Like any stream cipher, Phelix is a cryptographically strong
pseudorandom number generator. For every (key,nonce) input, it produces a
stream of pseudorandom data. This makes Phelix suitable for use as a PRNG.
Similarly, Phelix can be viewed as a Pseudorandom Function Generator:
given a secret key and encrypting an all-zero plaintext, the nonces define
different outputs, indistinguishable from uniformly chosen independent
bit strings. 

\subsection{MAC with Nonce}
Phelix can also be used a pure MAC function. The data to be authenticated is
encrypted, but the ciphertext is discarded. The receiver similarly discards
the keystream and just feeds the plaintext to the Phelix rounds. In this mode
Phelix is significantly faster than, for example, HMAC-SHA1, but it does
require a unique nonce for each message. Unfortunately, it is insecure to use
Phelix with a fixed nonce value.


\section{Design rationale}

Although the design strength of Phelix is 128 bits, we use 256-bit keys. This
avoids a very general class of attacks that exploits collisions on the key
value. For flexibility, Phelix also allows shorter keys to be used, as there
are many practical situations in which fewer than 256 bits of key material
are available.

The small set of elementary operations that Phelix uses makes it efficient on
a large number of software platforms. The absence of tables, variable rotations,
and multiplications makes Phelix small and efficient in hardware as well.

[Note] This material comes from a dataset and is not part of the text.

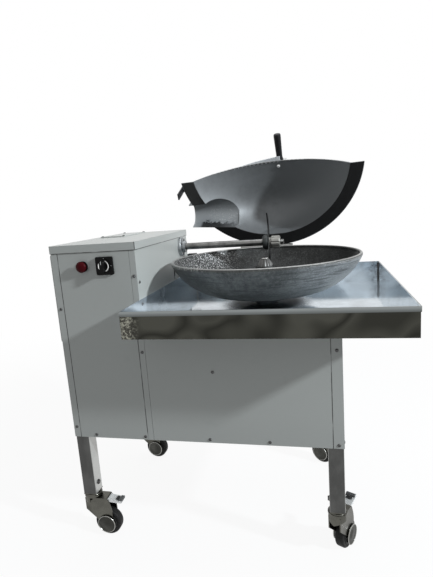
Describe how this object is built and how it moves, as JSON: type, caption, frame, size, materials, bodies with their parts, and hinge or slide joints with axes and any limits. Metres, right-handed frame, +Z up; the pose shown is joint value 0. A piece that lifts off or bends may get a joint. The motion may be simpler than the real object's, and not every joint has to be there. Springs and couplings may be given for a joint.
{
  "type": "vegetable cutting machine",
  "caption": "Bowl cutter for vegetables: turning bowl in a steel tray, belt driven knives, lifting half lid, switch column and braked casters.",
  "frame": {"origin": "on the floor under the middle of the machine's overall box, with the lid open", "axes": "+X to the right of a person at the control panel, +Y away from them to the back, +Z up"},
  "size_m": [0.9104, 0.751, 1.1772],
  "materials": {
    "pale_paint": "smooth pale grey powder coat",
    "stainless": "brushed stainless steel",
    "frame_steel": "grey primer",
    "tray_steel": "polished stainless sheet",
    "bowl_metal": "spun aluminium, worn bright at the rim",
    "hub_metal": "turned aluminium",
    "lid_metal": "pressed stainless sheet",
    "seal_rubber": "matt black rubber",
    "belt_rubber": "matt black rubber",
    "black_plastic": "satin black plastic",
    "holder_metal": "bright plated ring",
    "red_plastic": "glossy red plastic",
    "zinc": "yellowish zinc plate",
    "pedal_steel": "bright zinc plate with a dark tip",
    "wheel_core": "grey plastic",
    "tyre": "black rubber",
    "screws": "dark plated steel",
    "bright_steel": "ground steel",
    "blade_steel": "ground blade steel",
    "nut_metal": "pale satin metal",
    "pulley_metal": "turned casting",
    "cast_housing": "painted casting",
    "motor_paint": "grey blue enamel"
  },
  "bodies": {
    "frame": {"leg_posts": "stainless", "cabinet_rails": "frame_steel", "column_rails": "frame_steel", "left_panel": "pale_paint", "side_cover": "pale_paint", "column_front_panel": "pale_paint", "column_right_panel": "pale_paint", "rear_panels": "pale_paint", "top_cover": "pale_paint", "top_hatch": "pale_paint", "cabinet_front_panel": "pale_paint", "cabinet_right_panel": "pale_paint", "bottom_panel": "pale_paint", "panel_screws": "screws", "tray": "tray_steel", "gearbox_housing": "cast_housing", "motor_body": "motor_paint", "motor_plate": "frame_steel", "pillow_bearings": "cast_housing", "wall_bearing": "bright_steel", "drive_belts": "belt_rubber", "hinge_beam": "stainless", "beam_sleeve": "black_plastic", "hinge_bracket": "stainless", "lid_switch": "black_plastic", "stop_button_holder": "holder_metal", "switch_body": "black_plastic", "caster_mounts": "zinc"},
    "motor_rotor": {"motor_rotor": "bright_steel"},
    "knives": {"knife_shaft": "bright_steel", "knife_pulley": "pulley_metal", "upper_blade": "blade_steel", "lower_blade": "blade_steel", "knife_nut": "nut_metal"},
    "worm": {"worm_shaft": "bright_steel"},
    "bowl": {"bowl": "bowl_metal", "bowl_spindle": "bright_steel", "hub_nut": "hub_metal"},
    "lid": {"lid_shell": "lid_metal", "lid_seal": "seal_rubber", "lid_handle": "black_plastic", "handle_bar": "stainless", "interlock_tab": "black_plastic", "lid_hinge_leaf": "stainless"},
    "stop_button": {"stop_button": "red_plastic"},
    "switch_knob": {"switch_knob": "black_plastic"},
    "front_left_swivel": {"front_left_fork": "zinc"},
    "front_left_wheel": {"front_left_hub": "wheel_core", "front_left_tyre": "tyre"},
    "front_left_pedal": {"front_left_pedal": "pedal_steel"},
    "front_right_swivel": {"front_right_fork": "zinc"},
    "front_right_wheel": {"front_right_hub": "wheel_core", "front_right_tyre": "tyre"},
    "front_right_pedal": {"front_right_pedal": "pedal_steel"},
    "rear_left_swivel": {"rear_left_fork": "zinc"},
    "rear_left_wheel": {"rear_left_hub": "wheel_core", "rear_left_tyre": "tyre"},
    "rear_right_swivel": {"rear_right_fork": "zinc"},
    "rear_right_wheel": {"rear_right_hub": "wheel_core", "rear_right_tyre": "tyre"}
  },
  "joints": [
    {"name": "motor_spin", "type": "hinge", "parent": "frame", "child": "motor_rotor", "pos_m": [-0.19925, 0.00501, 0.4505], "axis": [1, 0, 0], "continuous": true},
    {"name": "knife_spin", "type": "hinge", "parent": "frame", "child": "knives", "pos_m": [0.09575, 0.15101, 0.819], "axis": [1, 0, 0], "continuous": true},
    {"name": "worm_spin", "type": "hinge", "parent": "frame", "child": "worm", "pos_m": [-0.22375, -0.05699, 0.5705], "axis": [1, 0, 0], "continuous": true},
    {"name": "bowl_turn", "type": "hinge", "parent": "frame", "child": "bowl", "pos_m": [0.09875, -0.00699, 0.685], "axis": [0, 0, 1], "continuous": true},
    {"name": "lid_hinge", "type": "hinge", "parent": "frame", "child": "lid", "pos_m": [0.06875, 0.29701, 0.79], "axis": [-1, 0, 0], "range_deg": [-67, 0]},
    {"name": "stop_push", "type": "slide", "parent": "frame", "child": "stop_button", "axis": [0, 1, 0], "range_m": [0, 0.004], "stiffness_N_per_m": 700},
    {"name": "switch_turn", "type": "hinge", "parent": "frame", "child": "switch_knob", "pos_m": [-0.29325, -0.24499, 0.814], "axis": [0, 1, 0], "range_deg": [0, 90]},
    {"name": "front_left_swivel", "type": "hinge", "parent": "frame", "child": "front_left_swivel", "pos_m": [-0.42775, -0.22349, 0.137], "axis": [0, 0, 1], "continuous": true},
    {"name": "front_left_roll", "type": "hinge", "parent": "front_left_swivel", "child": "front_left_wheel", "pos_m": [-0.38575, -0.22349, 0.04], "axis": [0, 1, 0], "continuous": true},
    {"name": "front_left_brake", "type": "hinge", "parent": "front_left_swivel", "child": "front_left_pedal", "pos_m": [-0.37675, -0.22349, 0.1137], "axis": [0, -1, 0], "range_deg": [0, 20]},
    {"name": "front_right_swivel", "type": "hinge", "parent": "frame", "child": "front_right_swivel", "pos_m": [0.28225, -0.22349, 0.137], "axis": [0, 0, 1], "continuous": true},
    {"name": "front_right_roll", "type": "hinge", "parent": "front_right_swivel", "child": "front_right_wheel", "pos_m": [0.30132, -0.18607, 0.04], "axis": [-0.891, 0.454, 0], "continuous": true},
    {"name": "front_right_brake", "type": "hinge", "parent": "front_right_swivel", "child": "front_right_pedal", "pos_m": [0.3054, -0.17805, 0.1137], "axis": [0.891, -0.454, 0], "range_deg": [-20, 0]},
    {"name": "rear_left_swivel", "type": "hinge", "parent": "frame", "child": "rear_left_swivel", "pos_m": [-0.42775, 0.20651, 0.137], "axis": [0, 0, 1], "continuous": true},
    {"name": "rear_left_roll", "type": "hinge", "parent": "rear_left_swivel", "child": "rear_left_wheel", "pos_m": [-0.38598, 0.20212, 0.04], "axis": [0.1045, 0.9945, 0], "continuous": true},
    {"name": "rear_right_swivel", "type": "hinge", "parent": "frame", "child": "rear_right_swivel", "pos_m": [0.28225, 0.20651, 0.137], "axis": [0, 0, 1], "continuous": true},
    {"name": "rear_right_roll", "type": "hinge", "parent": "rear_right_swivel", "child": "rear_right_wheel", "pos_m": [0.24588, 0.22751, 0.04], "axis": [-0.5, -0.866, 0], "continuous": true}
  ],
  "couplings": [
    {"joint": "knife_spin", "follows": "motor_spin", "ratio": 1.0667},
    {"joint": "worm_spin", "follows": "motor_spin", "ratio": 0.4},
    {"joint": "bowl_turn", "follows": "motor_spin", "ratio": 0.01}
  ]
}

The number of active state words (i.e., 5) was chosen as the maximum state
that can easily fit in the registers of mainstream Intel CPUs. The number of
old state words (4) used for output ``masking'' was chosen so that the total
amount of unknown internal state is always at least 256 bits, even after the
keystream output.

Most ciphers use lookup tables to provide the necessary nonlinearity. In
Phelix, the nonlinearity comes from the mixing of \xors with additions.
Neither of these operations can be approximated well within the group of the
other. 

The diffusion in Phelix is not terribly fast, but it is unstoppable. As the
attacker has very little control over the state, it is not possible to limit
the diffusion of differences. In those areas where dynamic attacks are
possible, we use a sequence of 8 blocks to ensure thorough mixing of the
state words.

The key mixing is an unkeyed bijective function. The purpose is to spread
the available entropy over all key words. If, for example, the key is
provided by a SHA-1 computation, then only 5 words of key material are
provided. The key mixing ensures that all 8 key words depend on the key
material. Using a bijective mixing function ensures that no two 256-bit
input keys lead to the same working key values.  The use of the input key
length in $X'$ guarantees that even keys that lead to the same working key
(each short key leads to a working key that is also produced by a 256-bit
key) do not lead to equivalent Phelix encryptions.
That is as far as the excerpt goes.